Aber der Mensch, besonders der Christ, kann einen Schritt weitergehen. Er kann zunächst neugierig sein, möchte den Fremden gerade deshalb kennen lernen, weil dieser anders ist. Das ist übrigens eine der schönsten Erfahrungen beim Lesen von Romanen oder Erzählungen. Dies als Motivation für unser neues Lesestudium! Die heutige Lesung motiviert ähnlich für die Gastfreundschaft: „Denn durch sie haben einige, ohne es zu ahnen, Engel beherbergt.“ (Hebr 13,2) Gemeint sind damit in erster Linie der Erzvater Abraham und seine Frau Sarah. Abraham machte Siesta am Eingang seines Zeltes. „Er blickte auf und sah vor sich drei Männer stehen.“ (Gen 18,2) Mit keinem Wort wird gesagt, diese drei Männer hätten etwas Besonderes an sich gehabt. Gleichwohl läuft ihnen Abraham sogleich entgegen, wirft sich vor ihnen nieder und bietet ihnen seine Gastfreundschaft an. Hätte er das nicht getan, wäre sein Lebenstraum nicht in Erfüllung gegangen: dass er endlich durch Sarah einen Nachkommen bekommt. Fremde können Engel sein, Boten Gottes. Sie können uns Botschaften übermitteln, die uns wunderbare neue Perspektiven eröffnen.

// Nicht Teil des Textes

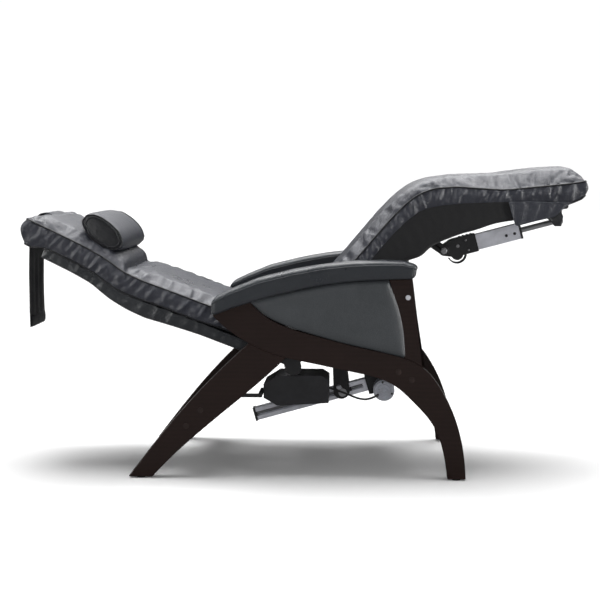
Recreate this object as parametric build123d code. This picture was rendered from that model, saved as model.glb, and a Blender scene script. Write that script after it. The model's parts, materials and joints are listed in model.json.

Noch einen weiteren Schritt kann der Mensch, der Christ im Umgang mit Fremden tun. Er kann den Anderen gerade als Anderen achten und wertschätzen. Der Fremde hat das gleiche Recht, er selber zu sein wie ich. Der Fremde blickt mich an – und mein Impuls ist nicht: Weg damit! Auch nicht: Werde mein Spiegelbild! Sondern: Gut, dass es dich gibt! Leichter fällt es, den Anderen zu respektieren, wenn ich mit christlichen Augen auf ihn blicke und so in ihm das Abbild Gottes, Christus, erblicke. Herabsetzende Bemerkungen über oder zu anderen Menschen haben deshalb am GKD keinen Platz; sie widersprechen zutiefst dem benediktinisch-humanistischen Menschenbild, das unsere Schule prägen soll.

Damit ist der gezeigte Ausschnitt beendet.